MySQL Code Explanation

SELECT
    user_id,
    ROUND(IFNULL(SUM(action = 'confirmed') / COUNT(1), 0), 2) AS confirmation_rate
FROM
    SignUps
    LEFT JOIN Confirmations USING (user_id)
GROUP BY 1;
  • SELECT user_id, ...: Selects the user_id and the calculated confirmation rate.
  • ROUND(IFNULL(SUM(action = 'confirmed') / COUNT(1), 0), 2): This is the core calculation.
    • SUM(action = 'confirmed'): Counts the number of confirmed messages.
    • COUNT(1): Counts the total number of confirmation messages (confirmed or timeout).
    • /: Divides confirmed count by total count to get the rate.
    • IFNULL(..., 0): Handles the case where there are no confirmations (division by zero), setting the rate to 0 in such cases.
    • ROUND(..., 2): Rounds the result to two decimal places.
  • FROM SignUps LEFT JOIN Confirmations USING (user_id): Performs a LEFT JOIN between the Signups and Confirmations tables on the user_id column.
  • GROUP BY 1: Groups the results by the first column in the SELECT statement, which is user_id.

Time Complexity Analysis

The time complexity of this SQL query is dominated by the LEFT JOIN and GROUP BY operations. In general, a JOIN operation on two tables with m and n rows can have a time complexity of O(mlog(m) + nlog(n)) or even O(mn) in the worst case (depending on the database system and the specific query optimizer used). The GROUP BY operation has a complexity of O(klog(k)), where k is the number of groups (in this case, the number of unique user IDs). Therefore, the overall time complexity is approximately O(max(mlog(m), nlog(n), k*log(k))). The exact complexity depends heavily on the database system's optimization techniques.
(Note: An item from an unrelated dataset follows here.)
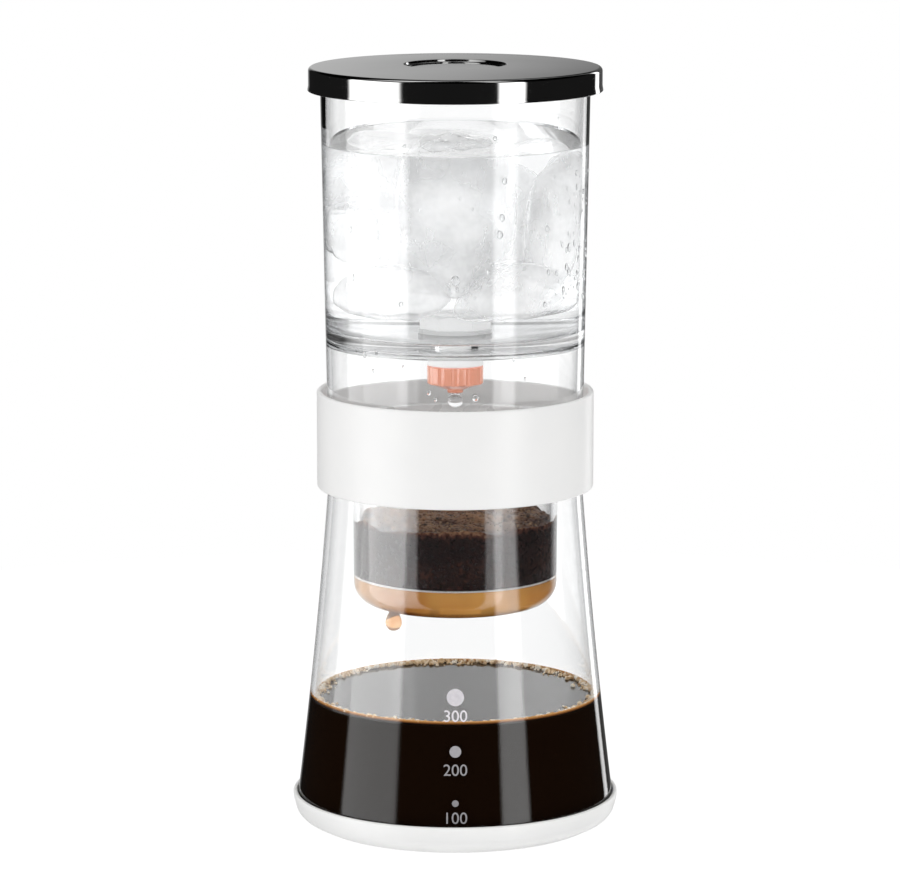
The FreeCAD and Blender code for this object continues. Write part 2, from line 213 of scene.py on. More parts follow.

The space complexity is determined by the size of the intermediate result set generated by the join and the grouping. In the worst case, it could be proportional to the number of rows in the joined tables, resulting in a space complexity that's approximately O(m + n).

This SQL solution provides an efficient and concise way to calculate the confirmation rate for each user. The use of LEFT JOIN, conditional aggregation, and error handling makes it robust and adaptable to different datasets.